So I’ve basically been fighting depression and anxiety my whole life, especially the last two years have been rough.
My life has slowly deteriorated and all my struggling just seems to be in vain. All my interests seem gray and mostly just feel like chores the few times a month I actually do them.
I feel sorry for the few friends and family that is still around me, because how can decently fulfilled people possibly be able to relate to the darkness that I emit. I used to be so positive although things were rough….
I have begun self-medicating a lot, pills, booze, it doesn’t matter. I do this knowingly that it will drag me deeper down into my personal hell, where my sorry ass belongs. I’m so fucked up in that way. I give as much love and care away to other people as I possibly can, but when I arrive to myself there is only deep hatred and disgust.
I miss keeping my chin up and fighting through the misery, I have desperately tried to find that drive again, that one thing that will keep me going forward. But I fumble in the dark and it has been a long time since I even saw a little glimmer of light.
Why can’t I see the positive things in my life anymore? I feel so lonely in this intense pain… and so selfish.
Thank you for reading,
Much love to all of you.
2 comments
Good Morning Concrete,
Just wanted to let you know that i have read your post. I don’t think we have had the pleasure of meeting before….no matter…welcome…
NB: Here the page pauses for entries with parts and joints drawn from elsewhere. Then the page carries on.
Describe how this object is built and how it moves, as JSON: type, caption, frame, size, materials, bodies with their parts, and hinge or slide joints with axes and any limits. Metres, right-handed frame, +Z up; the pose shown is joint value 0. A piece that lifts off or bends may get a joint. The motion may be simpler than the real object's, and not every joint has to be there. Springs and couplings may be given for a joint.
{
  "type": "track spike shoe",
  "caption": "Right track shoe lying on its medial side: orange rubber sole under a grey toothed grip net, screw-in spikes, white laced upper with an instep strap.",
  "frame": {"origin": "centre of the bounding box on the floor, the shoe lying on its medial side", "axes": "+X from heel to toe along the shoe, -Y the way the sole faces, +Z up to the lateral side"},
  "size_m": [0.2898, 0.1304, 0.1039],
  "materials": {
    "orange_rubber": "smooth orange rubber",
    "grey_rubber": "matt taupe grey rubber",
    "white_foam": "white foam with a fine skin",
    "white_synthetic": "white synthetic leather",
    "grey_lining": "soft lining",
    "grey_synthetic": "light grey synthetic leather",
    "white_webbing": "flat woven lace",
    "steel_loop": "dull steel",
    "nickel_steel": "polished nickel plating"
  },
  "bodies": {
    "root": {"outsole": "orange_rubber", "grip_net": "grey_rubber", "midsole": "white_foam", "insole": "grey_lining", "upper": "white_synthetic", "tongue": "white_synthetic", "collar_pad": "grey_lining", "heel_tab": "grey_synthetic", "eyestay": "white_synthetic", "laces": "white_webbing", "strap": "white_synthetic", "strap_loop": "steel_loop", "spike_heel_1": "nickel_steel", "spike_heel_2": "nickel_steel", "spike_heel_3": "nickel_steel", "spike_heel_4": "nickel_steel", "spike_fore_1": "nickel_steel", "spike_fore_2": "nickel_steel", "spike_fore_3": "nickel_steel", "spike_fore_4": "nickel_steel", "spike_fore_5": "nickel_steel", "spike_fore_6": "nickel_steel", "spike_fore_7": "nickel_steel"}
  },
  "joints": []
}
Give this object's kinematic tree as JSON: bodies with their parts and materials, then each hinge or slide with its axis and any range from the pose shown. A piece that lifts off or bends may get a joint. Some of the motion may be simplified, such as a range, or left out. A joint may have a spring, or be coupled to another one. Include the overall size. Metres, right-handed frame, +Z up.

I myself have suffered from a GAD and was medicated for the first time(diazepam) at the age of 2. I’m not sure….but perhaps i have some insight that might help you out. I am now 50 years old and the mother of 3, grandmother to 5. So i have just a little experience….would like to help if i can….but would need more specific information to make suggestions. That said….I always found the depressions that followed the anxiety to be the most destructive in my life….what about you?….will only be here for a moment this morning…but will try to get later on tonight as well….if you would like more input….let me know….in the meantime there are probably lots of folks a lot smarter than me that will help you if you ask…many of them right here on this site….myself i have only been here for a few weeks
Let me know and take care of yourself
Namaste
Amakua
boy oh boy can I relate to this – with the exception of the “deep hate and disgust for myself” … for me, it’s just apathy towards myself.
i wish I knew the answer – all I can say is … know you’re not alone.